Auch die Hardware darf gern älter sein: So gräbt McKennitt die alte irische Bodhr wieder aus, ein mit Ziegenfell bespanntes Instrument, das bei irischen Traditionalisten noch heute verpönt ist, weil es eigentlich mal zum Trennen von Spreu und Weizen verwandt wurde. Bodhr, Hurdy-Gurdy (eine Art Drehleier), Dumbek, indische Tabla und immer wieder eine Harfe weben den ohne Zweifel nicht originalen, aber sehr schönen Teppich, auf dem sich McKennitts ätherischer Gesang zur Freude aller Traumtänzer niederläßt. Geschichte, zu einem zierlich und kostbar ausgestatteten Bilderbuch stilisiert, aber auch mit gewissen einfachen Sichtblenden versehen.

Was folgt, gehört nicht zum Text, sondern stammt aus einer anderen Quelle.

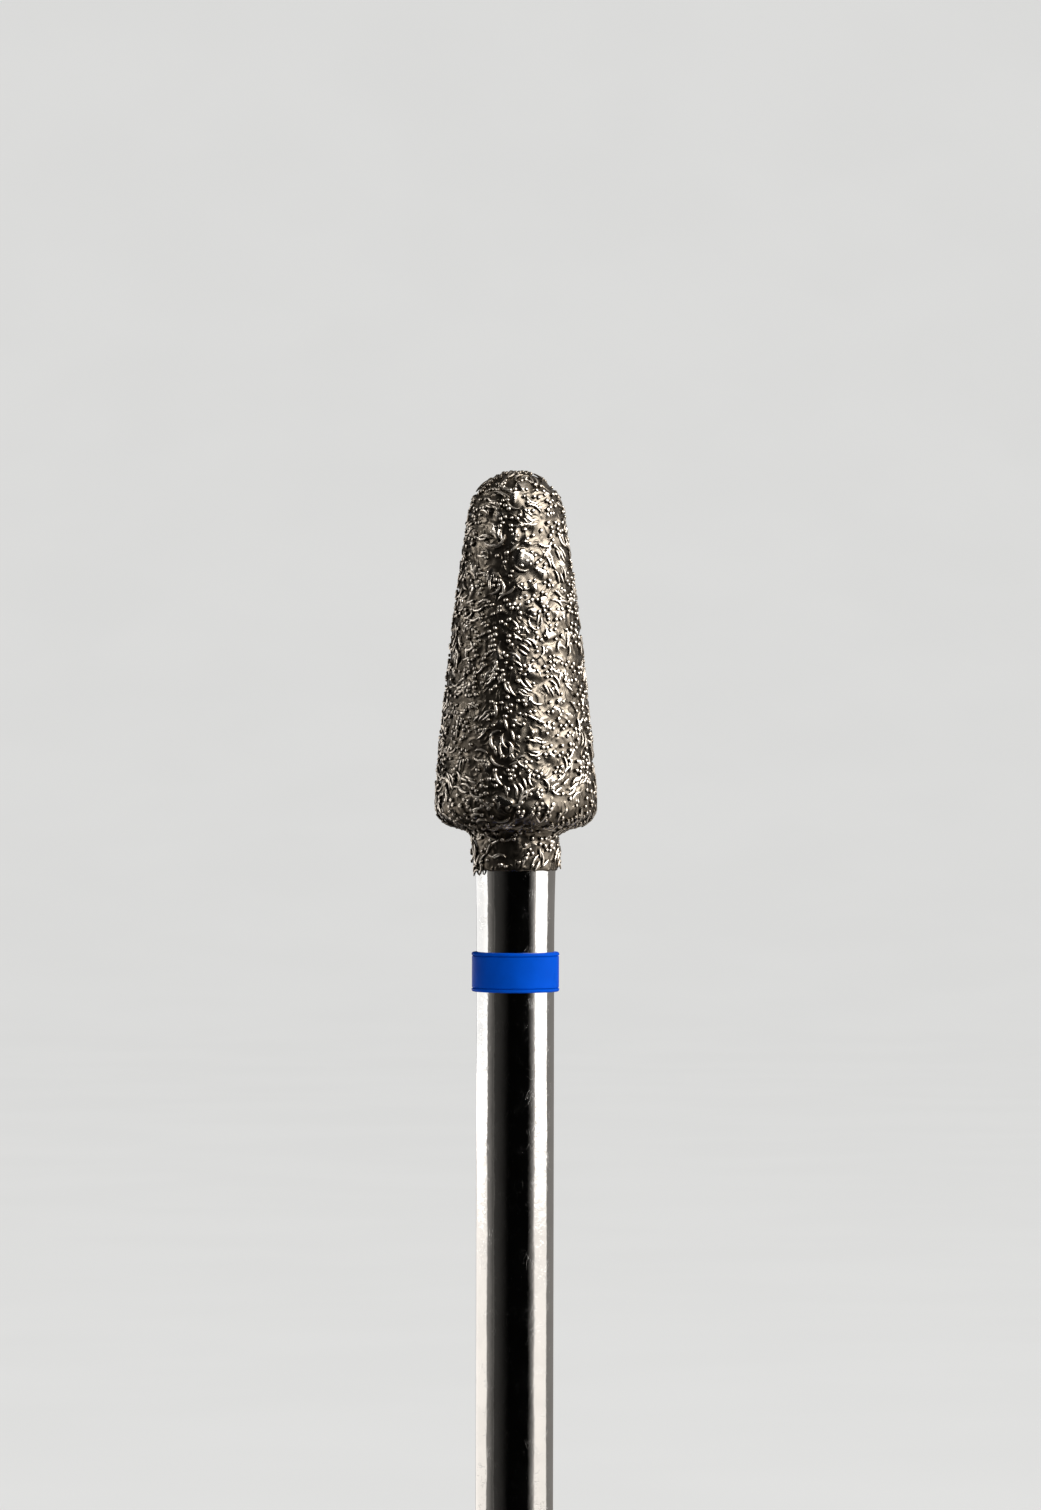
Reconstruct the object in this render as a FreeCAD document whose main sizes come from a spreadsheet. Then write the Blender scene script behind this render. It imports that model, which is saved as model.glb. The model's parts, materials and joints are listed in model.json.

Da setzt McKennitt zum Beispiel für den spanisch-maurisch inspirierten „Mystic Dream“ Gesänge vom Victoria Scholars Choir ein, die wiederum gregorianisch arrangiert sind und die orientalischen Einflüsse gewissermaßen klerikal überformen. „The Bonny Swans“ erzählt die – auch in der Version der Folkband Pentangle berühmt gewordene – irische Fabel eines Mädchens, das aus Eifersucht von seiner Schwester ertränkt wird. McKennitts metaphysisches Kunstsampling macht, wenn auch streng formal aufgebaut, sehr visuelle Angebote von tiefen Seen, schattigen Wäldern, dunklen Kirchen und orientalischen Basaren. Das ist sicher nicht wenig Kunst um der Kunst willen, aber wunderhübsch anzuhören. Was ihr manchmal fehlt, ist Ironie.